*Given information*
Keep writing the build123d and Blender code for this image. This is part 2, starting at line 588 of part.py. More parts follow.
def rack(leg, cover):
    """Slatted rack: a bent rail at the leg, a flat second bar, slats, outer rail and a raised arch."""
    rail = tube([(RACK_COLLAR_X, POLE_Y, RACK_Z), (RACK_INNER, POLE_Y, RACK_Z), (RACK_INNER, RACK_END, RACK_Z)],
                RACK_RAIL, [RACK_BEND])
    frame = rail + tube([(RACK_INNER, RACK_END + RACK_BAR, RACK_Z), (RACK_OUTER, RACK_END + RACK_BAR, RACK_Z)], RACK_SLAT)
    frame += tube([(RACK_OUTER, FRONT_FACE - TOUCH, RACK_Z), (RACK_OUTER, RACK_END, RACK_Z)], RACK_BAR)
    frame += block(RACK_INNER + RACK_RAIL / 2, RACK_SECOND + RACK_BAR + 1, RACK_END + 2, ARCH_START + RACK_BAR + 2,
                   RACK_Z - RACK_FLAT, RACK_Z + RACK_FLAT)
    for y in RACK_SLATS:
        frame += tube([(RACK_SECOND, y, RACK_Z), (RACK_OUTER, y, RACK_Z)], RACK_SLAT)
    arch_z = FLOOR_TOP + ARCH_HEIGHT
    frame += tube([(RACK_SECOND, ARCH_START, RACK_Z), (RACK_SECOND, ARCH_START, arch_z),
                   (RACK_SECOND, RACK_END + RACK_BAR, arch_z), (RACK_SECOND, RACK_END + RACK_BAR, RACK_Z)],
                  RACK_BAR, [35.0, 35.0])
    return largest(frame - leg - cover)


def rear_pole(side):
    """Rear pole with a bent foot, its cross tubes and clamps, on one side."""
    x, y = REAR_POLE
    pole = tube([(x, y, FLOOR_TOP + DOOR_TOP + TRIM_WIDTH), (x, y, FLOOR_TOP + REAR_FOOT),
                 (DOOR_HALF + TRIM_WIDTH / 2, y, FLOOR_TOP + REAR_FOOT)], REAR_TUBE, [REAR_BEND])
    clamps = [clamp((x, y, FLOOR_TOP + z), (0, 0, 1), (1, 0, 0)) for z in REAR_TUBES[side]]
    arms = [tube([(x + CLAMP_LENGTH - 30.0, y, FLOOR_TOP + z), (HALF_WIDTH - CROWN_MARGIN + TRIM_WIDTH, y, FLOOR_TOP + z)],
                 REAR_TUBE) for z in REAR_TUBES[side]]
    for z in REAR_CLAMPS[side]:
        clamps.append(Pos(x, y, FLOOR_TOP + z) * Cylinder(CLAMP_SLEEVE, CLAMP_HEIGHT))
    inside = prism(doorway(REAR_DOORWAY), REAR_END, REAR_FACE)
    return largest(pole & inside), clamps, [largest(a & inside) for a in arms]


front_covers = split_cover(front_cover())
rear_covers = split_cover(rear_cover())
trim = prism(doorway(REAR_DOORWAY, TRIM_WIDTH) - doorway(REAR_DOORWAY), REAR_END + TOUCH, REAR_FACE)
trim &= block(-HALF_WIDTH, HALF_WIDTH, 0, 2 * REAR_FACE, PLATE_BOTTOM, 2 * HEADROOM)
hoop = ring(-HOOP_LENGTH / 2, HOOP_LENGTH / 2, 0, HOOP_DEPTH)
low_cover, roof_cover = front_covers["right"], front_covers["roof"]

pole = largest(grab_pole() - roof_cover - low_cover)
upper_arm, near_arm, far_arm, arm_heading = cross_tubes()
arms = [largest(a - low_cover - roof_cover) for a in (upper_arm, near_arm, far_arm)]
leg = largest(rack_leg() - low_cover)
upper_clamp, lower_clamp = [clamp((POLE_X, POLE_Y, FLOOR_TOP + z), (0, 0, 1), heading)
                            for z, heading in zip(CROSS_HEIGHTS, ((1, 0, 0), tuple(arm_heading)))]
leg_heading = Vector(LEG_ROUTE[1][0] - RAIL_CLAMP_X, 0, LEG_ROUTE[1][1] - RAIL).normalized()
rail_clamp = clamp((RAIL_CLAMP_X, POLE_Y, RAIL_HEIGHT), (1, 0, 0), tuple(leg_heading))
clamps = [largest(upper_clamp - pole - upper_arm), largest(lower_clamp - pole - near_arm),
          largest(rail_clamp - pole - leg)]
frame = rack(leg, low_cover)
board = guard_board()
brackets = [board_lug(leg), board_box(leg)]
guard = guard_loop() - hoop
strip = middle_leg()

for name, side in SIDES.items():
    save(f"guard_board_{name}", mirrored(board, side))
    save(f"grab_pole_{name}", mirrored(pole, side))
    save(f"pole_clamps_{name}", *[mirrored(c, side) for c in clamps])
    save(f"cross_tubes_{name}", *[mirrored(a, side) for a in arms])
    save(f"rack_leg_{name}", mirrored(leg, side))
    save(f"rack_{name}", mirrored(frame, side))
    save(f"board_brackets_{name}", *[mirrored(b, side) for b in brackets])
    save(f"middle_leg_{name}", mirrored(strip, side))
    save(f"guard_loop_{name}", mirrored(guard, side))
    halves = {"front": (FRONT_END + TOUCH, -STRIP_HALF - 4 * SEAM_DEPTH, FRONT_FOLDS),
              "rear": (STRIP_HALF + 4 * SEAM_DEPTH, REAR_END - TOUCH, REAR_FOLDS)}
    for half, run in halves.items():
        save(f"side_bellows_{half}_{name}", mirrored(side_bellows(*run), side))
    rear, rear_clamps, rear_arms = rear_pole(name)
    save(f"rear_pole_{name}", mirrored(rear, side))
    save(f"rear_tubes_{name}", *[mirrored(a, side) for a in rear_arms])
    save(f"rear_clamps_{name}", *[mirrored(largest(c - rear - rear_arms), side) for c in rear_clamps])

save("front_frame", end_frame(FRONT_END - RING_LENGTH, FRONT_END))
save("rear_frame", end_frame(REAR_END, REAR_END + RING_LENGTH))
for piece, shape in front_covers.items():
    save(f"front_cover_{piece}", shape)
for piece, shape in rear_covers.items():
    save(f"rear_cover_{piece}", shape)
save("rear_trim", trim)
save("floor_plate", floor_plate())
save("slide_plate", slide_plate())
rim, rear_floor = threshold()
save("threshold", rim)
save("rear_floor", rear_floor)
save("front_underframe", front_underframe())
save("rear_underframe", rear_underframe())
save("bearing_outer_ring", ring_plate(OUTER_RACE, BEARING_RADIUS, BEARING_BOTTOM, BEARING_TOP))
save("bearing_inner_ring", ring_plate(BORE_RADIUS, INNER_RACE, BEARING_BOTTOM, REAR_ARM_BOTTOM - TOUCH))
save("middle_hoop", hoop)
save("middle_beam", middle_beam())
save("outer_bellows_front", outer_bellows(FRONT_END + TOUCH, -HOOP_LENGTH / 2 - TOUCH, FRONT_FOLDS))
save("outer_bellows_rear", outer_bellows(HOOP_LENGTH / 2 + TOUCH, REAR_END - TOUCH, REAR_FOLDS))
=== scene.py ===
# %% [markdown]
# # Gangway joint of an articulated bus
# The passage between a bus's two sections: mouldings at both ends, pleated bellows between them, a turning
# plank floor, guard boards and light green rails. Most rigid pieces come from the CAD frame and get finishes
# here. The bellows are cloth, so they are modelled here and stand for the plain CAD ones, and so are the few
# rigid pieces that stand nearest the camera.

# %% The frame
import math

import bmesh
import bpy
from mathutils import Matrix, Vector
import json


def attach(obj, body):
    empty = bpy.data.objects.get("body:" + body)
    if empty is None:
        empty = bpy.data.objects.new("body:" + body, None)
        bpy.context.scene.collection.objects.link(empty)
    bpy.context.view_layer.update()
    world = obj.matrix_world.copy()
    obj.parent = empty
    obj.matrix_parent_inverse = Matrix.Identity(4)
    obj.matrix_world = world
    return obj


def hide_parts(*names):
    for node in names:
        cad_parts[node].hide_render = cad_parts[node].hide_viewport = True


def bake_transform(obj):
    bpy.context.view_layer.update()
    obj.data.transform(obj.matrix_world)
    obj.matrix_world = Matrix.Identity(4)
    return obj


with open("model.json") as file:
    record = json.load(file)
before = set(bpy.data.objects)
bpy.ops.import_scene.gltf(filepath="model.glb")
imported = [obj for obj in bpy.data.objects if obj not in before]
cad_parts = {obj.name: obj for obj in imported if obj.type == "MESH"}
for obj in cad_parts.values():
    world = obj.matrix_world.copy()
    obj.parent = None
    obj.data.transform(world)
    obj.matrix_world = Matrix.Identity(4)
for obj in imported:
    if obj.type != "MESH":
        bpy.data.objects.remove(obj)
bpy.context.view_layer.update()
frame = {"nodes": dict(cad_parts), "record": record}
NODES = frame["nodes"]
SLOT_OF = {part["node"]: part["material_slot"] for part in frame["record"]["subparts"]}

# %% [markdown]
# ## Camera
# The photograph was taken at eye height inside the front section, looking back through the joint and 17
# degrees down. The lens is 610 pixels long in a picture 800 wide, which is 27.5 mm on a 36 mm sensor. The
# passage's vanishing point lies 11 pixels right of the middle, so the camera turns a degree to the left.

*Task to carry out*
Find the lines above that include the string "json" and copy them.

*Answer to the exercise*
import json
with open("model.json") as file:
    record = json.load(file)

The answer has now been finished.